**SET PROBLEM:** Gather all lines from the material that contain the word "high".

.....

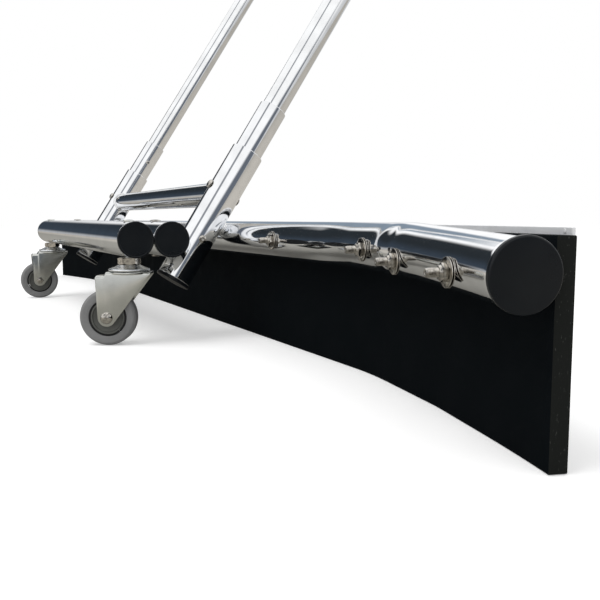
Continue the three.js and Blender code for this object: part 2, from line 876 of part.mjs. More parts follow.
function ringGeometry() {
  const half = wheel.width / 2 - wheelRing.inset;
  return turned(
    [
      [wheelRing.inner, -half],
      [wheelRing.outer, -half],
      [wheelRing.outer, half],
      [wheelRing.inner, half],
      [wheelRing.inner, -half],
    ],
    wheelSides,
  );
}

// The bolt's domed head is on the side that faces away from the middle of the squeegee.
function axleBoltGeometry() {
  const face = forkWidth / 2 + faceGap;
  const end = -face - axle.nutHeight - axle.stickOut;
  return turned(
    [
      [0, end],
      [axle.radius, end],
      [axle.radius, face],
      [axle.headRadius, face],
      [axle.crownRadius, face + axle.headHeight],
      [0, face + axle.headHeight],
    ],
    boltSides,
  );
}

function axleNutGeometry() {
  const face = forkWidth / 2 + faceGap;
  const low = -face - axle.nutHeight;
  return cut(hexagon(axle.nutAcross, low, -face), [bar(axle.radius + faceGap, 2 * low, 0, boltSides)]);
}

function addCastors(parent) {
  for (const { name, sign } of sides) {
    const label = (part) => "castor_" + name + "_" + part;
    const fixed = new THREE.Group();
    fixed.position.set(sign * castorStation, frontTubeY, 0);
    fixed.add(piece(label("stem"), stemGeometry(), "zinc"));
    fixed.add(piece(label("spacer"), spacerGeometry(), "steel"));
    fixed.add(piece(label("bearing"), cupGeometry(), "zinc"));

    const swivel = new THREE.Group();
    swivel.rotation.z = castorTurn[name];
    swivel.add(piece(label("fork"), forkGeometry(), "zinc"));
    const onAxle = new THREE.Group();
    onAxle.position.set(0, -castor.trail, wheel.radius);
    onAxle.rotation.y = (sign * Math.PI) / 2;
    onAxle.add(piece(label("axle"), axleBoltGeometry(), "steel"));
    onAxle.add(piece(label("axle_nut"), axleNutGeometry(), "steel"));
    onAxle.add(piece(label("tyre"), tyreGeometry(), "tyreGrey"));
    onAxle.add(piece(label("ring"), ringGeometry(), "ringBlack"));
    onAxle.add(piece(label("hub"), hubGeometry(), "hubGrey"));
    swivel.add(onAxle);
    fixed.add(swivel);
    parent.add(fixed);
  }
}

// ---------------------------------------------------------------- the whole squeegee

const squeegee = new THREE.Group();
squeegee.add(mainTube(), rubberBlade(), clampStrip());
addMainCaps(squeegee);
addBladeBolts(squeegee);
addCastorTubes(squeegee);
addRearTubeBolts(squeegee);
addUprights(squeegee);
addCastors(squeegee);

export default squeegee;
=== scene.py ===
import json
import math

import bpy
import numpy as np
from mathutils import Matrix, Vector


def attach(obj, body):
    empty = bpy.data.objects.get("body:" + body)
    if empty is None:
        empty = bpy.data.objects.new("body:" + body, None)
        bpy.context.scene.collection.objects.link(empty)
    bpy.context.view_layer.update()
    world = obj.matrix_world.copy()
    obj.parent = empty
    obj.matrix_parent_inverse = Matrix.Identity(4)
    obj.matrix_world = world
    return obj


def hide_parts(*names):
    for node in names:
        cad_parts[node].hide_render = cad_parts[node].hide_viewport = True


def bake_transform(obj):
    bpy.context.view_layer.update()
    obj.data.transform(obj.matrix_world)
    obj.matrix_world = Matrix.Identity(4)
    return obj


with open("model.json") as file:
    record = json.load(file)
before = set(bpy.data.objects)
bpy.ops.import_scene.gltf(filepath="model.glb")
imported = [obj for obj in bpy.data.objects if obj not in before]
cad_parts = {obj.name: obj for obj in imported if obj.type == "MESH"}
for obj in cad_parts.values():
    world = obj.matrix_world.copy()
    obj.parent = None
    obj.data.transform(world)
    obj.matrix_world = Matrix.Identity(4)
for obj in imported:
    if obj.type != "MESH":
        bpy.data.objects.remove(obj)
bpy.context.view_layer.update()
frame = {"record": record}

# A wheeled court squeegee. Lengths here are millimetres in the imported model's frame; meshes are in metres.

MM = 0.001
record = frame["record"]
BODY = {node: body for body, nodes in record["behaviour"]["bodies"].items() for node in nodes}
SLOT = {part["node"]: part["material_slot"] for part in record["subparts"]}
SIDES = (("right", 1), ("left", -1))

FACE_GAP = 0.3  # between faces that touch
TUBE_R, TUBE_BORE = 25.4, 22.4
MIDDLE_R, MIDDLE_BORE = 22.1, 19.5
HANDLE_R, HANDLE_BORE = 19.05, 17.05
TUBE_Z = 150.5
PATH_END = 1044.0  # of the main tube, from its middle
# the main tube's bends on each side: where each starts along the tube, its length and its angle
BENDS = ((655.0, 75.0, math.radians(9)), (838.0, 16.0, math.radians(4)), (940.0, 104.0, math.radians(3)))
KINK = 846.0  # the middle of the sharp bend, where the wall buckles
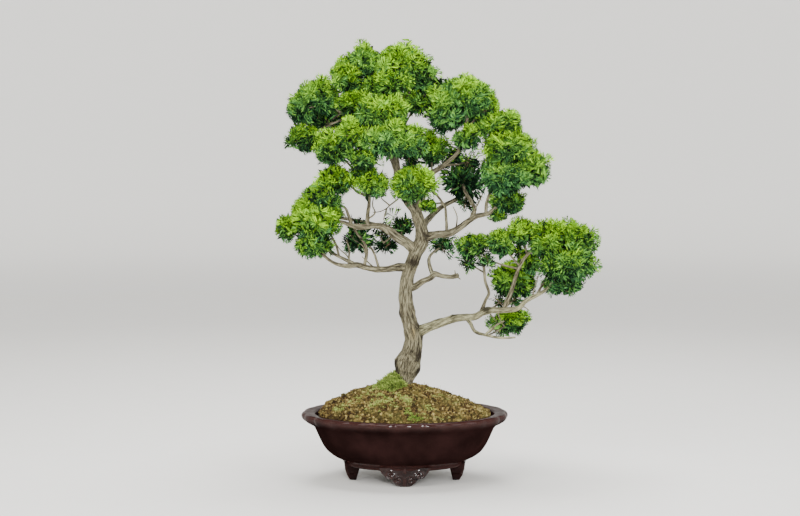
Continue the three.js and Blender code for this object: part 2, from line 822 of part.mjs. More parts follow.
// Rings from a profile of [half-width, height, crease]; inset pulls each ring in all round
function potRings(profile, count, inset) {
  return profile.map(([halfWidth, height, crease = 0]) =>
    ovalRing(halfWidth - inset, halfWidth * POT_DEPTH_RATIO - inset, height, count, crease),
  );
}

// An extruded ogee bracket, standing on its narrow flat underside, its outer face towards -Y
function makeFoot() {
  const right = FOOT_OUTLINE.map(([x, z]) => new THREE.Vector2(x, z));
  const left = FOOT_OUTLINE.map(([x, z]) => new THREE.Vector2(-x, z)).reverse();
  const outline = new THREE.Shape([...right, ...left]);
  const foot = new THREE.ExtrudeGeometry(outline, { depth: FOOT_THICKNESS, bevelEnabled: false });
  foot.rotateX(Math.PI / 2);
  foot.translate(0, FOOT_THICKNESS, 0);
  return foot;
}

function makePot() {
  const block = loft(potRings(POT_OUTSIDE, POT_LOBES * POINTS_PER_LOBE, 0));
  const hollow = loft(potRings([...POT_INSIDE, POT_OPENING], INSIDE_POINTS, 0));
  const [underside] = POT_OUTSIDE[0];
  const ends = [0, Math.PI].map((turn) => {
    const foot = makeFoot();
    foot.scale(END_FOOT_SHARE, 1, 1);
    foot.translate(0, FOOT_INSET - underside, 0);
    foot.rotateZ(turn + Math.PI / 2);
    return toSolid(foot);
  });
  const sides = [0, Math.PI].map((turn) => {
    const foot = makeFoot();
    foot.translate(0, FOOT_INSET - underside * POT_DEPTH_RATIO, 0);
    foot.rotateZ(turn);
    return toSolid(foot);
  });
  const drains = [-DRAIN_OFFSET, DRAIN_OFFSET].map((x) => {
    const drain = new THREE.CylinderGeometry(DRAIN_RADIUS, DRAIN_RADIUS, 2 * FLOOR_TOP, DRAIN_SIDES);
    drain.rotateX(Math.PI / 2);
    drain.translate(x, 0, FLOOR_TOP);
    return toSolid(drain);
  });
  const body = wasm.Manifold.union([block, ...ends, ...sides]);
  return body.subtract(wasm.Manifold.union([hollow, ...drains]));
}

// A block by its size and middle
function makeBlock(size, middle) {
  const block = new THREE.BoxGeometry(...size);
  block.translate(...middle);
  return toSolid(block);
}

// The flat space that a drain screen takes up over its hole, widened by grow
function screenPlate(x, grow) {
  const side = SCREEN_SIZE + 2 * grow;
  const thickness = SCREEN_THICKNESS + 2 * grow;
  const height = FLOOR_TOP + GAP + SCREEN_THICKNESS / 2;
  return makeBlock([side, side, thickness], [x, 0, height]);
}

// A square plate with rows of square openings
function makeScreen(x) {
  const openings = [];
  const middle = (SCREEN_OPENINGS - 1) / 2;
  for (let i = 0; i < SCREEN_OPENINGS; i++) {
    for (let j = 0; j < SCREEN_OPENINGS; j++) {
      const place = [x + (i - middle) * SCREEN_PITCH, (j - middle) * SCREEN_PITCH, FLOOR_TOP];
      openings.push(makeBlock([SCREEN_OPENING, SCREEN_OPENING, 4 * SCREEN_THICKNESS], place));
    }
  }
  return screenPlate(x, 0).subtract(wasm.Manifold.union(openings));
}

// ---- Soil ----

// The mound's height at a share of the way from its top (0) to the pot's wall (1)
function moundHeight(share) {
  const rise = MOUND_HEIGHT - SOIL_EDGE_HEIGHT;
  return SOIL_EDGE_HEIGHT + rise * ((1 - MOUND_CROWN) * (1 - share) + MOUND_CROWN * (1 - share ** 4));
}

// A solid that fills the pot just clear of its wall, heaped up towards the trunk
function makeSoil() {
  seededRandom(31);
  const [[floor], ...sides] = POT_INSIDE;
  const profile = [[floor, FLOOR_TOP + GAP], ...sides.slice(0, -1), SOIL_EDGE];
  const walls = potRings(profile, INSIDE_POINTS, 2 * GAP);
  const edge = walls.at(-1);
  const top = new THREE.Vector3(...MOUND_AT, 0);
  const heaps = MOUND_RINGS.map((share) =>
    edge.map((point) => {
      const heap = top.clone().lerp(point, share);
      heap.z = moundHeight(share) + SOIL_ROUGHNESS * jitter();
      return heap;
    }),
  );
  const mound = loft([...walls, ...heaps]);
  const screens = [-DRAIN_OFFSET, DRAIN_OFFSET].map((x) => screenPlate(x, GAP));
  const { route, sides: faces } = BRANCHES.trunk;
  const stump = loft(woodRings(route, faces, GAP, BARK_WAVER));
  return mound.subtract(wasm.Manifold.union([stump, ...screens]));
}

// ---- The whole object ----

const bonsai = new THREE.Group();
const holes = makeHoles();

bonsai.add(toMesh("wood", makeWood(), { color: "#7d7263", roughness: 0.9, metalness: 0 }));
bonsai.add(toMesh("pot", makePot(), { color: "#2c1115", roughness: 0.28, metalness: 0 }));
bonsai.add(toMesh("soil", makeSoil(), { color: "#4d3a28", roughness: 1, metalness: 0 }));
for (const [name, x] of [["drain_screen_left", -DRAIN_OFFSET], ["drain_screen_right", DRAIN_OFFSET]]) {
  bonsai.add(toMesh(name, makeScreen(x), { color: "#22231f", roughness: 0.6, metalness: 0 }));
}
Object.keys(CLUMPS).forEach((name, order) => {
  const look = { color: CLUMPS[name].tint, roughness: 0.75, metalness: 0 };
  bonsai.add(toMesh(`foliage_${name}`, makeClump(name, order, holes), look));
});

// Origin: the middle of the footprint box, on the surface the pot stands on
const box = new THREE.Box3().setFromObject(bonsai);
const centre = box.getCenter(new THREE.Vector3());
bonsai.position.set(-centre.x, -centre.y, -box.min.z);
const root = new THREE.Group();
root.name = "hinoki_bonsai";
root.add(bonsai);

export default root;
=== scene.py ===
from math import cos, pi, radians, sin

import bpy
import numpy as np
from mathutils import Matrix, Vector
from mathutils.geometry import tessellate_polygon


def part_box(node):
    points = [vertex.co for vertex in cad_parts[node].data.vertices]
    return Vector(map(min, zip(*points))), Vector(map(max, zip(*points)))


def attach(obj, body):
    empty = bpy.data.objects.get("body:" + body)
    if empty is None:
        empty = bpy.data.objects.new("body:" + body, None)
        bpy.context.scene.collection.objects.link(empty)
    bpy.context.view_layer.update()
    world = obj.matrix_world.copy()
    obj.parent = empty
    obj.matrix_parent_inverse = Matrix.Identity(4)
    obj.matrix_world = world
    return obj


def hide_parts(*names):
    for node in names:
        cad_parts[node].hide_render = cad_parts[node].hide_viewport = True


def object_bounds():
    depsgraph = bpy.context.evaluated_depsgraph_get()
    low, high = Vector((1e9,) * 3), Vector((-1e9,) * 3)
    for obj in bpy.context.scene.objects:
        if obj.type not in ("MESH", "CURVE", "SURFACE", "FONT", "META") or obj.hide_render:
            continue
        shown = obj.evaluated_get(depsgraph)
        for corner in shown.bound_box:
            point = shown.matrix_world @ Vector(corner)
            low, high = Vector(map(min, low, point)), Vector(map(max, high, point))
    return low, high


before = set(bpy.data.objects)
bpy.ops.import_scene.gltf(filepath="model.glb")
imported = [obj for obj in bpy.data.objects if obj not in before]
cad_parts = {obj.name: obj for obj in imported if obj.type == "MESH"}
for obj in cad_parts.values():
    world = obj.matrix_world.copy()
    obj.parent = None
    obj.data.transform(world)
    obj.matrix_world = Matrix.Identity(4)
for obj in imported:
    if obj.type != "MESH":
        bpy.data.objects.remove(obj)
cad_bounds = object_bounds()

# ---- Pot ----
# An oval stoneware pot, thrown in a mould with twenty-four shallow lobes, a rolled rim and a band
# at the foot of its wall. Four bracket feet with cloud scrolls were pressed and luted on, and a
# glossy aubergine glaze covers it, thinner and redder where it ran off the edges.

POT_LOBES = 24
POINTS_PER_LOBE = 10
LOBE_TURN = 1 / 3  # of a lobe, from the pot's right end to the crease in front of it
CREASE_SHARPNESS, CREASE_BARE = 1.3, 0.12  # how narrow the creases are, and how much thinner glazed
POT_DEPTH_RATIO = 0.765
# Once round the wall's section: half-width, height, depth of the creases between the lobes, and how
# thin the glaze lies
POT_SECTION = [
    [67.5, 15, 0, 0.3], [72.4, 15, 0.2, 0.6], [74.2, 16.4, 0.3, 0.8], [75.4, 19.2, 0.3, 0.45],
    [76.9, 20.9, 0.3, 0.8], [78.7, 21.9, 0.3, 1], [80.6, 23, 0.4, 0.5], [85.6, 25.4, 0.5, 0.1],
    [90.2, 28.4, 0.5, 0], [94.7, 32.2, 0.5, 0], [98.9, 37.7, 0.5, 0], [102.3, 43.8, 0.5, 0],
    [105.2, 50.1, 0.5, 0], [107.9, 56.2, 0.5, 0.05], [110.2, 60.9, 0.6, 0.1], [113.4, 64.2, 0.8, 0.15],
    [118.4, 66.7, 1.2, 0.2], [122.9, 69.4, 1.7, 0.3], [125.4, 72.2, 2, 0.5], [126, 74.9, 2.1, 0.8],
    [125.2, 77.3, 2, 1], [123.2, 78.8, 1.6, 0.9], [120, 79, 1.1, 0.65], [115, 78.5, 0.6, 0.7],
    [111, 78, 0.3, 0.7], [109, 77, 0, 0.6], [108, 74.6, 0, 0.3], [106, 66, 0, 0.2], [99, 49, 0, 0.1],
    [89, 35, 0, 0.1], [79, 26.5, 0, 0.1], [71, 24, 0, 0.1],
]
SECTION_STEPS = 3
DRAIN_OFFSET = 36
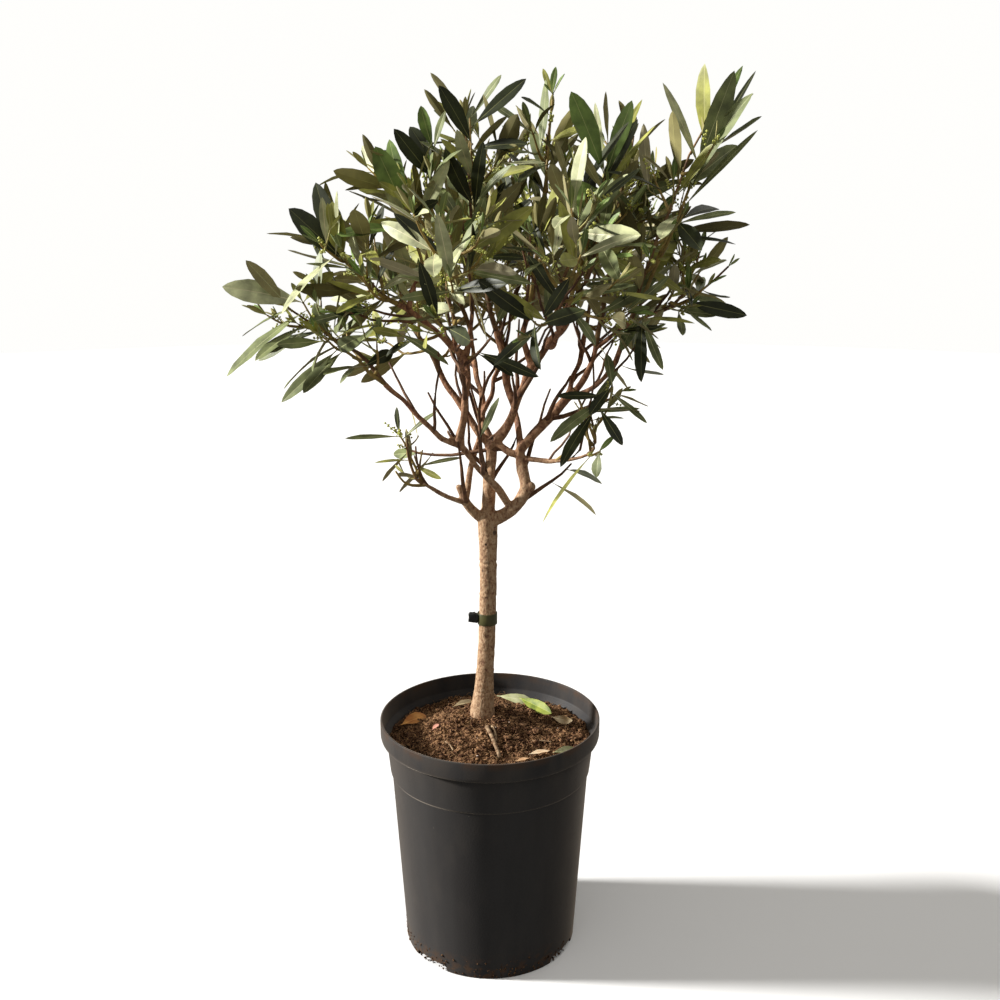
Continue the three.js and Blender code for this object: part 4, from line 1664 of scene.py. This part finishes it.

.....

**THE COMPLETED TASK:**
    low, high = Vector((1e9,) * 3), Vector((-1e9,) * 3)
            low, high = Vector(map(min, low, point)), Vector(map(max, high, point))
    return low, high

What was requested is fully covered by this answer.